I remember enjoying the children’s comic called Century 21, and how I would wriggle with pleasure at the thought of that far-off future that awaited me (aliens, teleportation, Life in Spain, and the USA run by an orange lunatic).
Now here we are, all those years later, a quarter of the way towards Century 22.
I’m not sure how to write this, but things aren’t looking too good: global warming, food shortages, Artificial Intelligence and end-time politics.
Even though none of us will make it that far, our grand-children will, poor blighters.
I used to go up to the square outside the church in Mojácar on New Year’s Eve, where the town hall had prepared fireworks, cava, pots of grapes and silly hats.
Someone had underwritten a new system for the church bells, which used to be tugged with a dull clank (when the urge took him) by the resident campanologist, a dim-witted fellow in a dirty smock known as Lumphead. The new system, connected by satellite to some place in Germany, allowed us the dubious treat of a regular carillon on the hour, and a paroxysm of jubilation on certain events, of which la misa del gallo on Christmas Eve, a hundred different occasions during Easter and the village fiestas and of course New Year’s Eve were the foremost.
Thus we find me, with a thousand others, outside the church (few people ever go inside while things are going on there), watching the clock as it winds its way to midnight, on New Year’s Eve 1999 and the turnover from the twentieth to the twenty-first century.
That publication from my childhood was wrong about some stuff, but spot-on about others. Wasn’t it where the notion of the Millennium Bug would first be brought forward, where all the computers in the world would go clunk as the simple programming failed?
Ours did.
The church clock shuddered to a confused halt at precisely 11.59pm. We stared upwards, holding our breath, as absolutely nothing happened.

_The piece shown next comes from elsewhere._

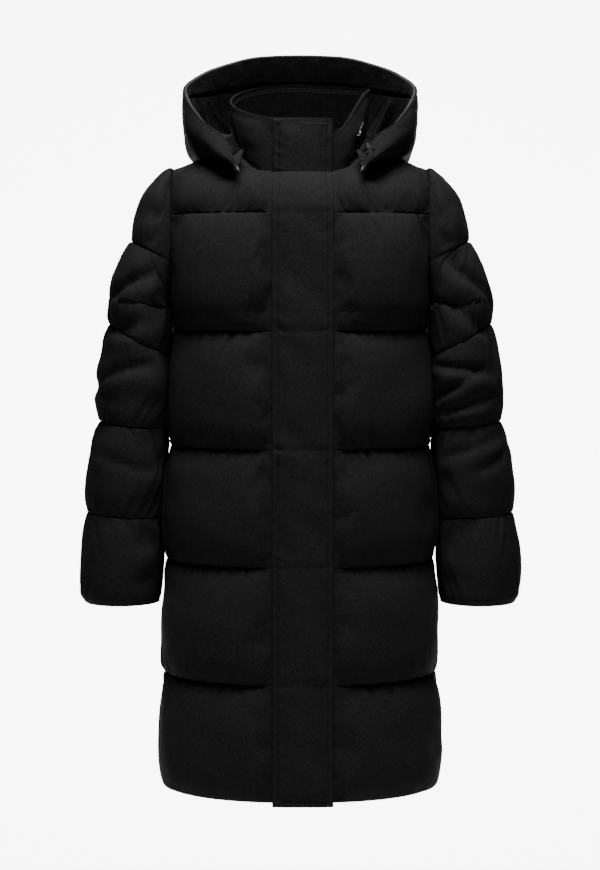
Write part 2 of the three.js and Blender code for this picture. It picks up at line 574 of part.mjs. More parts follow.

Around about four minutes into the new century, somebody blew a squib, releasing our doubt.
Huzzahs, champagne corks and fireworks rent the air.
We kissed, embraced and hugged our neighbours, as Mojácar, the only town in Spain to do so, apparently decided by Divine Will to remain firmly in the Twentieth Century (much to the noisy relief of many of the celebrants).
Anyhow, and sorry to relate, Mojácar eventually caught up and even overtook its peers.
But enough of that. Welcome to the Year 2025!
Who’d a thought it?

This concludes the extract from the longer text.